Впрочем, раскулачивания Назарьино все-таки не минуло. Но было это уже потом, по разнарядке. Нескольких хозяев исключили из колхоза «Красная новь» со всеми вытекающими последствиями, но через положенное историей время не вернулся только один — Клим Скуратов — сгинул-таки в бескрайней сибирской земле, не помогла спасительная назарьинская хватка, хотя сначала был он и бригадиром, а после и вообще на пищеблок пристроился. Но сымпровизировал неудачно на смотре лагерной художественной самодеятельности, спел не ту частушку, да и канул.

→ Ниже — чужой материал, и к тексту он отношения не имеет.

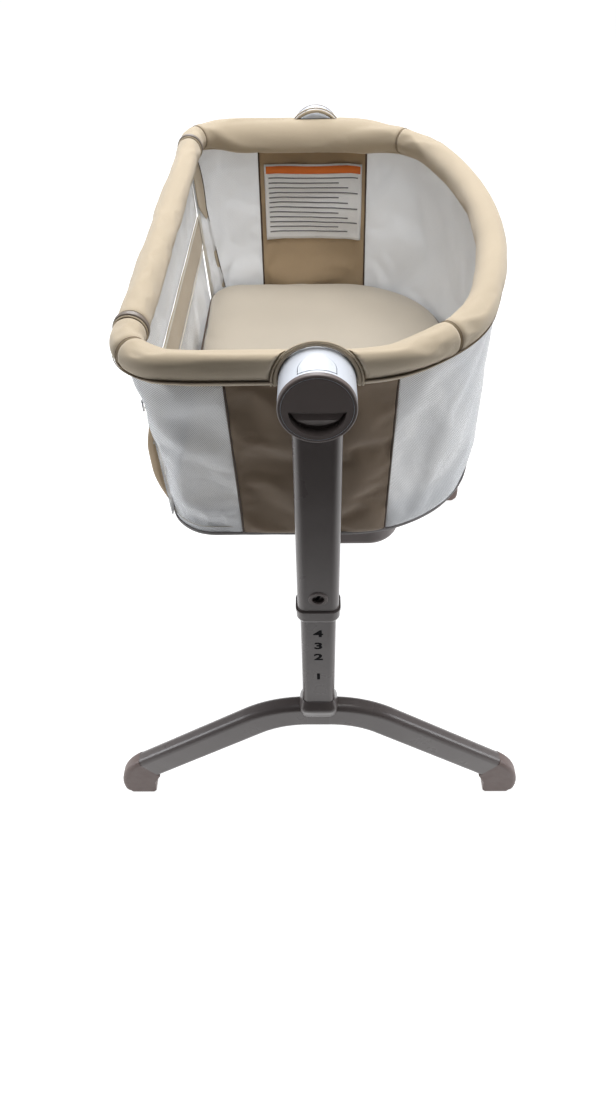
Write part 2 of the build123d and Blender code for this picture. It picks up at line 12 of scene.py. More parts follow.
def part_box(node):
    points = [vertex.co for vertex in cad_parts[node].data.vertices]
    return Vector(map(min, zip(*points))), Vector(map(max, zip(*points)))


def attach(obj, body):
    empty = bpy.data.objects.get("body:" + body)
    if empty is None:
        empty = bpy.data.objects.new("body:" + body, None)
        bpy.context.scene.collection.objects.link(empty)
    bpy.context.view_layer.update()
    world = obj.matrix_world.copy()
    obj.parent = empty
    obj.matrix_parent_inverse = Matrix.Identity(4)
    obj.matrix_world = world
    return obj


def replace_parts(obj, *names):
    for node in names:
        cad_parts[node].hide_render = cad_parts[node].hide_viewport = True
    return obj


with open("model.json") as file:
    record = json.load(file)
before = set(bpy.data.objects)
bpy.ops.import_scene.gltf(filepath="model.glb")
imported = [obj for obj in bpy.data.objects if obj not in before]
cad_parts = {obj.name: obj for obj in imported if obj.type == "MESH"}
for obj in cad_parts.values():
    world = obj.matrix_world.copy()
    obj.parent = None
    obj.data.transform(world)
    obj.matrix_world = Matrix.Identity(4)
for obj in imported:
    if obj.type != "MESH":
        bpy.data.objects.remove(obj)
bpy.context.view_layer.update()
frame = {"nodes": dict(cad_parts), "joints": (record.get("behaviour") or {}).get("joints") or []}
MM = 0.001


# ---- places, in millimetres, read from the frame -------------------------------------------------------------
def span(node):
    low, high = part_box(node)
    return [v / MM for v in low], [v / MM for v in high]


def joint(name):
    return next(j for j in frame["joints"] if j["name"] == name)


RIM_LOW, RIM_HIGH = span("rim_tube")
PAD_LOW, PAD_HIGH = span("side_pad")
HUB_LOW, HUB_HIGH = span("front_hub_housing")
CAP_LOW, CAP_HIGH = span("front_hub_cap")
SHELL_LOW, SHELL_HIGH = span("side_mesh")
STRIP_LOW, STRIP_HIGH = span("side_strip")
BED_LOW, BED_HIGH = span("mattress")
FLOOR_LOW, FLOOR_HIGH = span("bottom_fabric")
POST_LOW, POST_HIGH = span("front_lower_post")
UPPER_LOW, UPPER_HIGH = span("front_upper_post")
RAIL_LOW, RAIL_HIGH = span("rail_pad")
POCKET_LOW, POCKET_HIGH = span("storage_pocket")
LABEL_LOW, LABEL_HIGH = span("safety_label")
WINDOW_LOW, WINDOW_HIGH = span("front_window_ring")

RIM_Z = (RIM_LOW[2] + RIM_HIGH[2]) / 2
TUBE_R = (RIM_HIGH[2] - RIM_LOW[2]) / 2
PAD_R = (PAD_HIGH[2] - PAD_LOW[2]) / 2
HUB_Z = (CAP_LOW[2] + CAP_HIGH[2]) / 2
HUB_R = (CAP_HIGH[2] - CAP_LOW[2]) / 2
HUB_IN, HUB_OUT = -HUB_HIGH[1], -CAP_LOW[1]
WALL_TOP, WALL_BOTTOM = SHELL_HIGH[2], SHELL_LOW[2]

# D-shaped plan outlines: straight left side, two tight corners, bowed right side
RIM = dict(left=RIM_LOW[0] + TUBE_R, right=RIM_HIGH[0] - TUBE_R, half=RIM_HIGH[1] - TUBE_R, rc=48, rb=760, re=175)
TOP = dict(left=RIM["left"] - 4, right=RIM["right"] + 4, half=RIM["half"] + 4, rc=52, rb=764, re=179)
BOTTOM = dict(left=FLOOR_LOW[0], right=FLOOR_HIGH[0], half=FLOOR_HIGH[1], rc=62, rb=720, re=185)
BED = dict(left=BED_LOW[0], right=BED_HIGH[0], half=BED_HIGH[1], rc=58, rb=716, re=181)
PANEL_LEFT, PANEL_RIGHT = span("front_end_panel")[0][0], span("front_end_panel")[1][0]
DROP_HALF = span("drop_mesh")[1][1]
ZIP_HALF = STRIP_HIGH[1]


# ---- outlines --------------------------------------------------------------------------------------------------
def grown(d, by):
    return dict(left=d["left"] - by, right=d["right"] + by, half=d["half"] + by,
                rc=d["rc"] + by, rb=d["rb"] + by, re=d["re"] + by)


def outline(d, step=0.5):
    """Closed plan line, counter-clockwise from the middle of the straight side, as an array of points."""
    bow_x, bend_y = d["right"] - d["rb"], d["half"] - d["re"]
    bend_x = bow_x + math.sqrt((d["rb"] - d["re"]) ** 2 - bend_y ** 2)
    meet = math.atan2(bend_y, bend_x - bow_x)
    corner_x, corner_y = d["left"] + d["rc"], d["half"] - d["rc"]
    quarter = math.pi / 2
    runs = [
        ((d["left"], 0), (d["left"], -corner_y)),
        ((corner_x, -corner_y), d["rc"], 2 * quarter, 3 * quarter),
        ((corner_x, -d["half"]), (bend_x, -d["half"])),
        ((bend_x, -bend_y), d["re"], -quarter, -meet),
        ((bow_x, 0), d["rb"], -meet, meet),
        ((bend_x, bend_y), d["re"], meet, quarter),
        ((bend_x, d["half"]), (corner_x, d["half"])),
        ((corner_x, corner_y), d["rc"], quarter, 2 * quarter),
        ((d["left"], corner_y), (d["left"], 0)),
    ]
    found = []
    for run in runs:
        if len(run) == 2:
            a, b = np.array(run[0], float), np.array(run[1], float)
            count = max(2, int(np.linalg.norm(b - a) / step))
            t = np.linspace(0, 1, count, endpoint=False)[:, None]
            found.append(a + (b - a) * t)
        else:
            (cx, cy), r, a0, a1 = run
            count = max(2, int(abs(a1 - a0) * r / step))
            t = np.linspace(a0, a1, count, endpoint=False)
            found.append(np.stack([cx + r * np.cos(t), cy + r * np.sin(t)], 1))
    return np.concatenate(found)


def part_of(line, start, end, count):
    """The part of a closed outline from near start to near end, as count evenly spaced points."""
    first = int(np.argmin(np.linalg.norm(line - np.array(start), axis=1)))
    last = int(np.argmin(np.linalg.norm(line - np.array(end), axis=1)))
    if last <= first:
        last += len(line)
    picked = line[np.arange(first, last + 1) % len(line)]
    along = np.concatenate([[0], np.cumsum(np.linalg.norm(np.diff(picked, axis=0), axis=1))])
    even = np.linspace(0, along[-1], count)
    return np.stack([np.interp(even, along, picked[:, k]) for k in (0, 1)], 1), along[-1]


def outward(points):
    """Unit plan normals of an open run of points, pointing out of the D."""
    t = np.gradient(points, axis=0)
    t /= np.linalg.norm(t, axis=1)[:, None]
    return np.stack([t[:, 1], -t[:, 0]], 1)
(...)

Вот и его внучатая племянница Анжелика тоже, видать, из невезучих была. Вылетела девка из приспецконтингентного контингента из-за чистосердечного признания дяди Миши Дерибасова, усомнился главврач в ее моральном облике. Но предатель Дерибасов обернулся благодетелем и быстренько ангажировал Анжелику на рынок под вывеску «кооператив „Деликатес“» — жарить шампиньоны и расточать вокруг торговой точки соответствующий аромат.
И вскоре этот аромат повис над Ташлореченском, струясь из распахнутых в бабье лето кухонных форточек — шампиньоны из Назарьино стали-таки блюдом сезона!
Деньги уже не помещались в чулок, и Дерибасов реквизировал у Дуни колготки, что позволило им с Елисеичем разделить личные счета, сохранив единство капитала.
На шампиньонном экспрессе Дерибасов, не притормаживая, проскочил полустанок назарьинского стандарта. «Как был выродок, так и остался», — подытожили назарьинцы, глядя, как у Дуньки во дворе свирепо дышит на мир ноздрей выхлопной трубы поношенная, но черная «Волга» с прицепом.
— «Волга» принадлежит фирме! — объявил Дерибасов, забрал у Елисеича половину стоимости и обязал того поддерживать транспорт в полной технической готовности.
Поддерживать транспорт Елисеичу приходилось в основном ночами — днем Дерибасов с машиной не расставался. Наконец-то Мишель смог почувствовать себя габаритнее прочих односельчан и не уставал радоваться, обгоняя их разноцветные «Жигули», или заставляя уступать дорогу своему широкомордому агрегату.